WHAT NEEDS TO BE DONE:
Copy out each line of the material below that holds the string "name".

COLLECTED DATA:
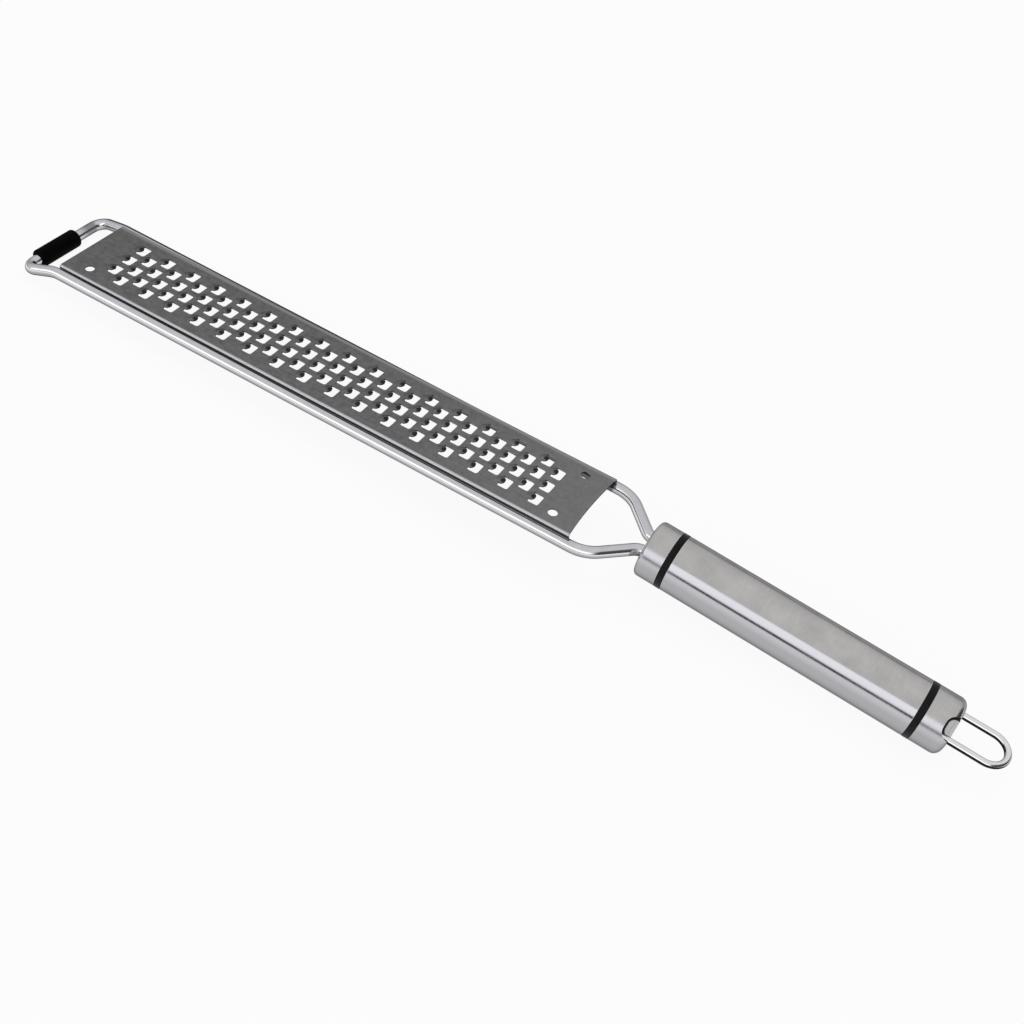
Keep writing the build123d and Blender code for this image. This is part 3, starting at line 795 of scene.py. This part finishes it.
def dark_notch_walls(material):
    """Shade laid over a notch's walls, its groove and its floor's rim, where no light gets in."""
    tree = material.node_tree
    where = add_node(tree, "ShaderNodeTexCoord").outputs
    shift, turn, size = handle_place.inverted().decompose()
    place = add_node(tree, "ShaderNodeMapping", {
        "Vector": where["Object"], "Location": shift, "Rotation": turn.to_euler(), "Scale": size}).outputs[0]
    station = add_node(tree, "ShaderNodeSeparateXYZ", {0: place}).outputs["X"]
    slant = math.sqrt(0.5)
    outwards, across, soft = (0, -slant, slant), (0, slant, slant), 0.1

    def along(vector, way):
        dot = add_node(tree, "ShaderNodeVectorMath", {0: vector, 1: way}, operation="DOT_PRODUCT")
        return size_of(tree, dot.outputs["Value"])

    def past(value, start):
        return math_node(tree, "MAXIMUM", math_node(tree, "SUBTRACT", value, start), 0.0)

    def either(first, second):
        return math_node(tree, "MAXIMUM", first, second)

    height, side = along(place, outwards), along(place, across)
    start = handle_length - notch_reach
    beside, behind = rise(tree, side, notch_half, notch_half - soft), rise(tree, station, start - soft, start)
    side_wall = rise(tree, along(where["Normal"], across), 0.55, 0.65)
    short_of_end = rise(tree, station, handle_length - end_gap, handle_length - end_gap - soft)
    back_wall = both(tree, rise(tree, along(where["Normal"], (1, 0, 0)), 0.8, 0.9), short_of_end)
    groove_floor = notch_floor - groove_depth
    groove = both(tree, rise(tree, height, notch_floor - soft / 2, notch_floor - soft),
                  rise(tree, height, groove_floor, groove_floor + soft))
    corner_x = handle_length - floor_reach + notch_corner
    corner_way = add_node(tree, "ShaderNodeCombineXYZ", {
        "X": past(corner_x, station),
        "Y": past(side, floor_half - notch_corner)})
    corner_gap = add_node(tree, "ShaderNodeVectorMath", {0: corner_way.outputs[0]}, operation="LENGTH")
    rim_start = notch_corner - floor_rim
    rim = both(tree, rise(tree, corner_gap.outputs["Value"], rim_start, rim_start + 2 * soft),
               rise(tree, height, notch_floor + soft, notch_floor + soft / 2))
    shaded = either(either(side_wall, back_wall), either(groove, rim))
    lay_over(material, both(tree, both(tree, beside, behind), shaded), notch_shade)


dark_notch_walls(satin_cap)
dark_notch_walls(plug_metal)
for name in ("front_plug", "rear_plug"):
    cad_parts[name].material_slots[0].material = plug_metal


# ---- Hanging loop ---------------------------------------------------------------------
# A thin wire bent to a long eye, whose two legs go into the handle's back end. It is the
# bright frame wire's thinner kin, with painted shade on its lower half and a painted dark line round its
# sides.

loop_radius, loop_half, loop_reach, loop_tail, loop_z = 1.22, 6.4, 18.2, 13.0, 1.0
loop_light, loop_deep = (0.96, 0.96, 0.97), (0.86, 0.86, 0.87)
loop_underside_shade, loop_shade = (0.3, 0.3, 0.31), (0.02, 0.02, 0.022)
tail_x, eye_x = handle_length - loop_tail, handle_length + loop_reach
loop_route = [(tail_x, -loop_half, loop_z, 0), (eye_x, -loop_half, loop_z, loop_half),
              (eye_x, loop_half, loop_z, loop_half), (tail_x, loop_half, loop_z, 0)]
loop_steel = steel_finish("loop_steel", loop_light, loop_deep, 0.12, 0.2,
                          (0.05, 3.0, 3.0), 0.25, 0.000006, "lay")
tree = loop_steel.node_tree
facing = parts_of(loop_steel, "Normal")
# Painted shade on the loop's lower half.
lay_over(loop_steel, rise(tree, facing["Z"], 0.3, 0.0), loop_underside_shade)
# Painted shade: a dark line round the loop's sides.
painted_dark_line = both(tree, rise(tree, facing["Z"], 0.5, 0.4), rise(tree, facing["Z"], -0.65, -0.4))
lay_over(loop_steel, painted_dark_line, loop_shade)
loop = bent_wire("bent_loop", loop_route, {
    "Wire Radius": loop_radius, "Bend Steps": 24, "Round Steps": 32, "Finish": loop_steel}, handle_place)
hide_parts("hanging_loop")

TASK ANSWER:
for name in ("front_plug", "rear_plug"):
    cad_parts[name].material_slots[0].material = plug_metal